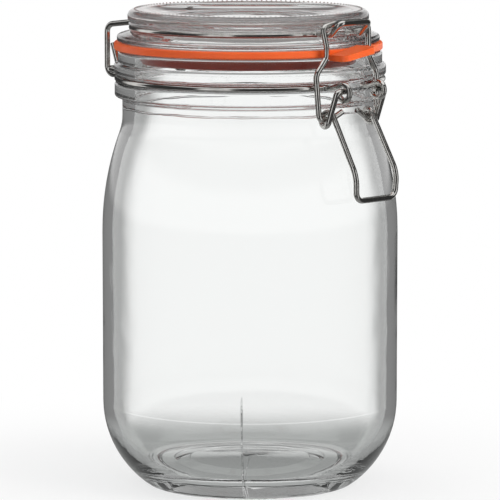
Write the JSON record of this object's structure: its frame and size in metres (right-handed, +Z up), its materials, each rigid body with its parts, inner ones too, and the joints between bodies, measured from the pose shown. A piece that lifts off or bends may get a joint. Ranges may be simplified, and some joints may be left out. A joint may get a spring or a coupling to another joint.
{
  "type": "preserving jar",
  "caption": "Clear glass preserving jar with a hinged glass lid, a rubber gasket and a wire clip that clamps the lid shut.",
  "frame": {"origin": "on the jar's axis, in the plane of the ring it stands on", "axes": "+Z up along the jar's axis, -Y towards the clip at the front, +Y towards the lid's hinge at the back, +X to the right seen from the front"},
  "size_m": [0.108, 0.1269, 0.174],
  "materials": {
    "glass": "clear, smooth",
    "gasket_rubber": "smooth orange rubber",
    "wire": "bright plated steel wire"
  },
  "bodies": {
    "jar_body": {"jar": "glass", "neck_wire": "wire"},
    "lid_body": {"lid": "glass", "gasket": "gasket_rubber", "lid_wire": "wire"},
    "lever": {"closing_lever": "wire"},
    "bail": {"closing_bail": "wire"}
  },
  "joints": [
    {"name": "lid_hinge", "type": "hinge", "parent": "jar_body", "child": "lid_body", "pos_m": [0, 0.0573, 0.1497], "axis": [-1, 0, 0], "range_deg": [0, 110]},
    {"name": "closing_lever", "type": "hinge", "parent": "jar_body", "child": "lever", "pos_m": [0, -0.0562, 0.1481], "axis": [-1, 0, 0], "range_deg": [0, 100]},
    {"name": "closing_bail", "type": "hinge", "parent": "lever", "child": "bail", "pos_m": [0, -0.0498, 0.1379], "axis": [-1, 0, 0], "range_deg": [-137, 0], "deforming": ["closing_bail"]}
  ],
  "couplings": [
    {"joint": "closing_bail", "follows": "closing_lever", "ratio": -1.37}
  ]
}
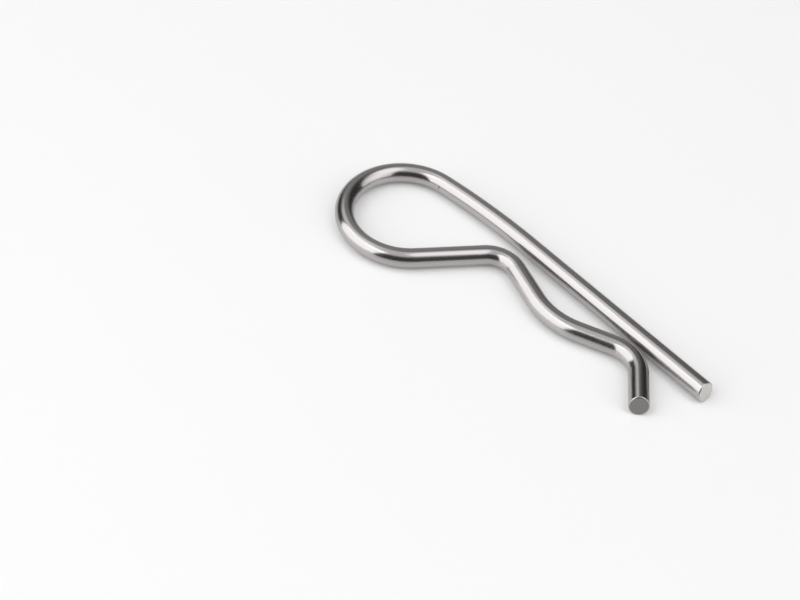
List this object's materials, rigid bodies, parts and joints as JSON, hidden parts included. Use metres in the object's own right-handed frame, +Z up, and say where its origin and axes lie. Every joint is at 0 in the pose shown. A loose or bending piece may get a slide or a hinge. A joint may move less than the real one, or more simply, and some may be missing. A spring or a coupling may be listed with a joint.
{
  "type": "hairpin cotter pin",
  "caption": "Hairpin cotter bent from round spring wire: a straight leg for a cross hole, a round eye, and a wavy sprung leg that grips the outside of the shaft.",
  "frame": {"origin": "middle of the clip's outline, at the underside of the wire, as the clip lies flat", "axes": "+X along the straight leg towards its cut end, +Y from the sprung leg towards the straight leg, +Z up, square to the plane that the wire is bent in"},
  "size_m": [0.0846, 0.0306, 0.004],
  "materials": {
    "spring_wire": "polished stainless spring wire"
  },
  "bodies": {
    "root": {"cotter_pin": "spring_wire"}
  },
  "joints": []
}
═══
■ **THE EXERCISE**: Extract the listing in its entirety and repeat it exactly.

■ **WRITTEN ANSWER**:
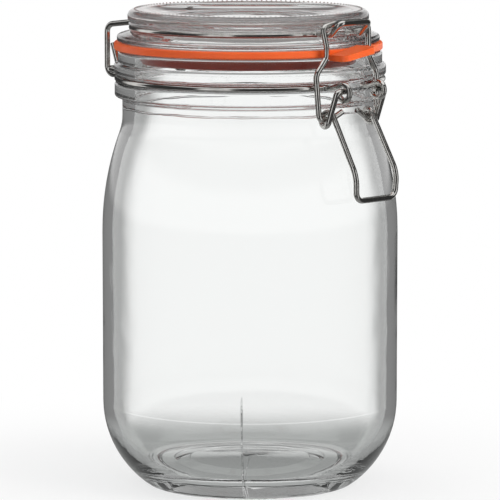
Write the JSON record of this object's structure: its frame and size in metres (right-handed, +Z up), its materials, each rigid body with its parts, inner ones too, and the joints between bodies, measured from the pose shown. A piece that lifts off or bends may get a joint. Ranges may be simplified, and some joints may be left out. A joint may get a spring or a coupling to another joint.
{
  "type": "preserving jar",
  "caption": "Clear glass preserving jar with a hinged glass lid, a rubber gasket and a wire clip that clamps the lid shut.",
  "frame": {"origin": "on the jar's axis, in the plane of the ring it stands on", "axes": "+Z up along the jar's axis, -Y towards the clip at the front, +Y towards the lid's hinge at the back, +X to the right seen from the front"},
  "size_m": [0.108, 0.1269, 0.174],
  "materials": {
    "glass": "clear, smooth",
    "gasket_rubber": "smooth orange rubber",
    "wire": "bright plated steel wire"
  },
  "bodies": {
    "jar_body": {"jar": "glass", "neck_wire": "wire"},
    "lid_body": {"lid": "glass", "gasket": "gasket_rubber", "lid_wire": "wire"},
    "lever": {"closing_lever": "wire"},
    "bail": {"closing_bail": "wire"}
  },
  "joints": [
    {"name": "lid_hinge", "type": "hinge", "parent": "jar_body", "child": "lid_body", "pos_m": [0, 0.0573, 0.1497], "axis": [-1, 0, 0], "range_deg": [0, 110]},
    {"name": "closing_lever", "type": "hinge", "parent": "jar_body", "child": "lever", "pos_m": [0, -0.0562, 0.1481], "axis": [-1, 0, 0], "range_deg": [0, 100]},
    {"name": "closing_bail", "type": "hinge", "parent": "lever", "child": "bail", "pos_m": [0, -0.0498, 0.1379], "axis": [-1, 0, 0], "range_deg": [-137, 0], "deforming": ["closing_bail"]}
  ],
  "couplings": [
    {"joint": "closing_bail", "follows": "closing_lever", "ratio": -1.37}
  ]
}
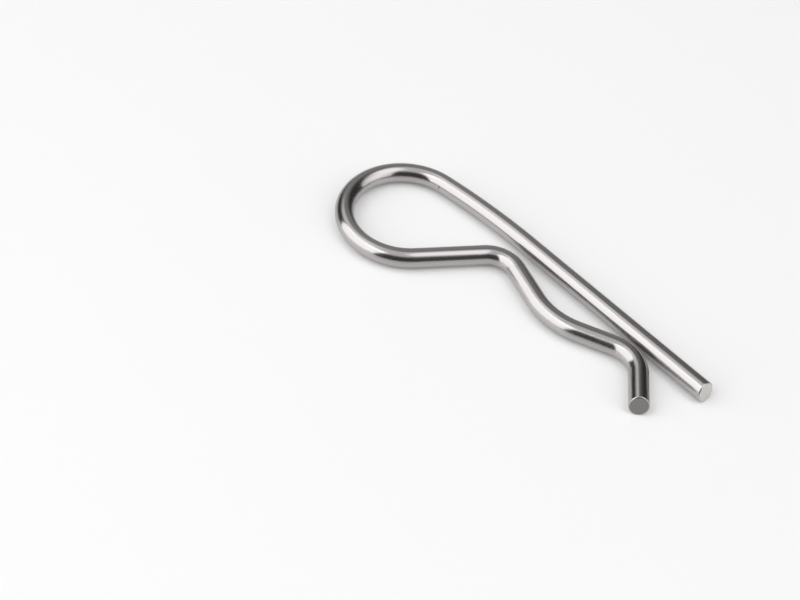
List this object's materials, rigid bodies, parts and joints as JSON, hidden parts included. Use metres in the object's own right-handed frame, +Z up, and say where its origin and axes lie. Every joint is at 0 in the pose shown. A loose or bending piece may get a slide or a hinge. A joint may move less than the real one, or more simply, and some may be missing. A spring or a coupling may be listed with a joint.
{
  "type": "hairpin cotter pin",
  "caption": "Hairpin cotter bent from round spring wire: a straight leg for a cross hole, a round eye, and a wavy sprung leg that grips the outside of the shaft.",
  "frame": {"origin": "middle of the clip's outline, at the underside of the wire, as the clip lies flat", "axes": "+X along the straight leg towards its cut end, +Y from the sprung leg towards the straight leg, +Z up, square to the plane that the wire is bent in"},
  "size_m": [0.0846, 0.0306, 0.004],
  "materials": {
    "spring_wire": "polished stainless spring wire"
  },
  "bodies": {
    "root": {"cotter_pin": "spring_wire"}
  },
  "joints": []
}